父が亡くなりました。兄は、父から生前に土地をもらっており、私は遺言で株券をもらっています。どうやって遺産を分けたらよいでしょうか。

相談者:先日、父が亡くなって、私と兄が遺産を相続することになりました。父の生前、兄は独立して生活するため父から土地をもらったのに、遺産を均等に分けようと言うのです。

弁護士:それはお兄さんがいけませんね。この場合は、お兄さんがもらった土地の価額を遺産に加えないといけませんからね。

相談者:先生、土地の価額って、いつの価額ですか。

弁護士:いいところに気がつきましたね。今、説明しようと思ってたんですが、生前に贈与された財産は、相続開始のときを基準として評価するんですよ。だから、お父さんが亡くなったときの土地の価額を遺産に加えることになるんです。

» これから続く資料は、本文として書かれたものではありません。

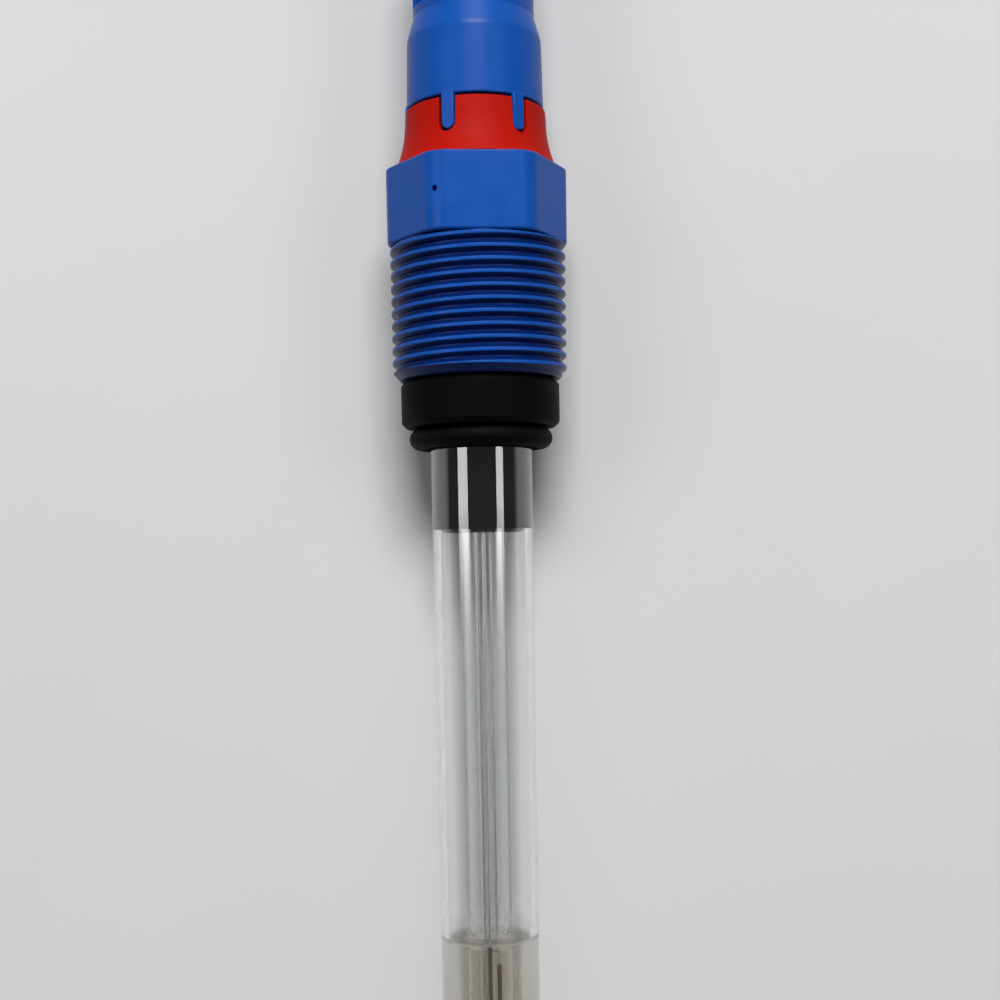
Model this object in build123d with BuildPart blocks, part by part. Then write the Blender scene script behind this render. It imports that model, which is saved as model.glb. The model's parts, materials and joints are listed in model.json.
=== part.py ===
from build123d import *
import os
from math import atan2, cos, radians, sin, tan

# A pH electrode with a plug-in head, lying at rest on a flat surface.
# All stations run along its long axis, from the thrust collar's lower face, where the
# insertion length starts. They are positive towards the head and negative towards the tip.
# Sizes are in millimetres. Angles round the axis start straight up and grow towards +X.

# Glass shaft
insertion_length = 120.0
shaft_diameter = 12.0
shaft_wall = 1.0
shaft_top = 17.0
rim_height = 2.4  # length over which the shaft closes to its rim
rim_radius = 2.9
rim_inset = 1.4  # from the shaft's outside to the membrane's
membrane_wall = 0.45
membrane_neck = 0.6  # straight length between the bulb and the rim
stem_diameter = 5.4
stem_wall = 0.9
stem_flare = 3.6  # length over which the stem widens to the membrane
flare_wall = 0.45
glass_seam = 0.02  # between glass pieces that are fused together

# Filling and electrodes inside the shaft
gel_level = 61.1  # below the collar's lower face
buffer_level = 62.5
stopper_recess = 4.0  # of the stopper's top below the shaft's
stopper_length = 25.2
stem_recess = 5.0  # of the stem's top below the stopper's
plug_length = 6.0
seat_gap = 0.02  # between a sealed-in piece and its wall
silver_wire = 0.3
reference_wire = 0.3
coating = 0.05  # thickness of the silver chloride on a wire
reference_element_rise = 6.2  # of the coated end's foot above the stem's flare
ph_element_rise = 11.4  # of the coated end's foot above the tip
ph_element_drop = 1.6  # of the coated end's top below the buffer's level
ph_wire_angle = 50.0  # round the axis, with the capillary opposite
capillary_diameter = 1.5
capillary_wall = 0.2
capillary_round = 0.6
capillary_rise = 2.0  # above the stem
capillary_tip_gap = 1.4  # from the membrane's inside to the capillary's closed end
sensor_wire = 0.2
sensor_wire_spacing = 0.5
thermistor_diameter = 0.9
thermistor_length = 1.8
thermistor_round = 0.36
lead_rise = 1.0  # of the leads' first bend above the shaft
junction_count = 3
junction_diameter = 1.0
junction_height = 14.0  # above the tip

# Collar and sealing ring
collar_wall = 3.0
collar_height = 5.4
collar_chamfer = 0.55
collar_clearance = 0.3  # on the radius, round the shaft
ring_cord = 2.4
ring_clearance = 0.03
collar_gap = 0.1  # between the ring, the collar and the screw-in body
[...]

相談者:じゃあ、私が父の遺言でもらった株券はどうなるんですか。

弁護士:遺言で株券もらってたの?この場合もね、細かい理屈の話は抜きにして結論だけを言えば、その価額をお兄さんと分け合うことになるんですよ。だけど、その遺言書に株券は相続とは関係がないということが書かれてなかった?

相談者:えーと、今ハッキリとは覚えてないんですが、それって、どういう意味な んですか?

弁護士:遺言というのは、その財産をもらう人に余計にあげようという意味でされることもあるんですよ。だから、その場合には遺言でもらった財産の価額を遺産に加える必要はないんです。生前贈与の場合も相続と関係ないとすることができるんだけど、きちんと書面で残しておかないと、後でもめることが多いですね。

相談者:それから、私が父の商売を手伝ってきたことはどうなりますか?

弁護士:それは、寄与分が問題となりますね。寄与分は寄与の態様や程度など一切の事情から決められるので、ここではあなたの寄与分がいくらとは答えられません。だけど、一般的には五%程度から三分の一程度までの間で認められる場合が多いですよ。

相談者:そうなんですか。

弁護士:それから、遺言書に株券は相続と関係ないと書かれてあっても、その株券の遺贈が寄与分を考えてのものならば、寄与分は精算済みとして認められないかもしれませんね。この場合、寄与分の価額が株券の価額よりも大きければ、その差額相当分が寄与分として認められると考えてよいでしょう。

相談者:分かりました。

弁護士:私が言ったことを参考にしてお兄さんとうまく話合いをしてくださいね。もし、話合いがつかなければ家庭裁判所に調停を申し立てて下さい。